Wild Carrot is a flowering plant native to Europe and southwest Asia. It is naturalized throughout much of the United States and Canada and can be found growing wild in fields and along roadsides. The root of D. carota is edible, and can be cooked and used in a similar way as cultivated carrots. The dried roasted roots can be ground into a powder and used as a coffee substitute.
Only the first year root should be used. Since wild carrot is a biennial, and flowers in its second year, the root of a carrot in flower is too woody to be used. At this point you can peel the stem and eat it both raw and cooked. The flower (like many things, I suppose) is said to be tasty deep fried.
The leaves are edible as both a raw (when young) and cooked green. The aromatic seeds can be used as flavoring in stews, carrying “hints of citrus, cumin, coriander, and caraway.” When I tasted the seed I found it to be reminiscent of pine, slightly sweet, and a little bitter.
What really sets this plant apart is its history of use as a contraceptive. Women have been using the seeds for such a purpose for centuries. Research in this area has shown promise. Interestingly, a plant in the same family, silphium, was so prized as a contraceptive that the demand led to its extinction in the 3rd or 2nd century BC.
Wild carrot has many medicinal properties. The seeds are said to be a diuretic (1). They support the kidneys and help prevent kidney stones. They are also carminative (2), soothing the digestive tract in case of gas, diarrhea, or indigestion. The seeds can also be used to stimulate the appetite, and alleviate menstrual cramps. An infusion of the seeds can be made using one teaspoon of the seeds per cup of boiling water. Note: Because of its contraceptive properties, wild carrot seed should not be used during pregnancy.
The leaves of wild carrot contain porphyrins, which stimulate the pituitary and induce sex hormone production. It also stimulates the uterus. This, of course, makes it contraindicated during pregnancy, but perhaps useful for the purpose of inducing labor. You can make a tea from both fresh and dried leaves. It has similar medicinal properties as the seed infusion.
Cultivated carrots are a subspecies of Daucus carota (wild carrot). Carrots have many health benefits but I will list only a few of them here. Chewing a carrot after a meal is good for your mouth. It contains minerals, stimulates your gums, and cleans your teeth, helping to prevent tooth decay. There is a direct correlation between eating more carrots and lowering your risk of heart disease, and a study from Harvard University concluded that eating more than five carrots a week greatly reduces the risk of stroke in the elderly. 

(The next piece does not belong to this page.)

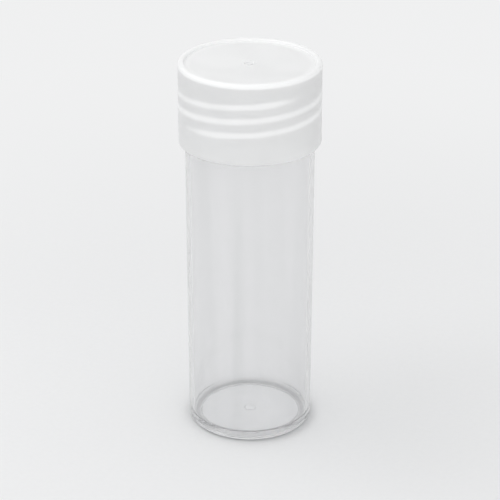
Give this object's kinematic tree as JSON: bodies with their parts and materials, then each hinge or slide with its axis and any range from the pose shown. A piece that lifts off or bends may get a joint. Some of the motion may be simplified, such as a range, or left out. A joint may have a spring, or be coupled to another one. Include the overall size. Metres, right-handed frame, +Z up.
{
  "type": "coin tube",
  "caption": "Round clear tube that holds a stack of coins, with a threaded neck and a milky screw-on cap.",
  "frame": {"origin": "middle of the standing ring, on the surface that the tube stands on", "axes": "+Z up along the tube's axis, from the foot to the cap; +X points at the lower end of one of the neck's two ridges"},
  "size_m": [0.0298, 0.0298, 0.0823],
  "materials": {
    "clear_polystyrene": "crystal clear, glossy",
    "milky_polypropylene": "milky, softly glossy"
  },
  "bodies": {
    "tube": {"tube_body": "clear_polystyrene"},
    "cap": {"screw_cap": "milky_polypropylene"}
  },
  "joints": [
    {"name": "cap_lift", "type": "slide", "parent": "tube", "child": "cap", "axis": [0, 0, 1], "range_m": [0, 0.04]}
  ]
}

Unfortunately, wild carrot has a few poisonous look-alikes, including poison hemlock, water hemlock, and fool’s parsley. Fortunately, there are differences between them, and it is easy to tell the difference if you know what to look for.
The most telling difference is the existence of a red or purple flower in the center of the wild carrot umbel. If you see it, you can be sure the plant in question is wild carrot.
Not all wild carrot umbels have a dark flower, which brings us to the second difference. Wild carrot stems are hairy, while the stems of both hemlock’s and fool’s parsley are smooth and hairless. This difference is important because it can be noticed in even the first year plants, which otherwise look very similar. Wild carrot also smells like a carrot.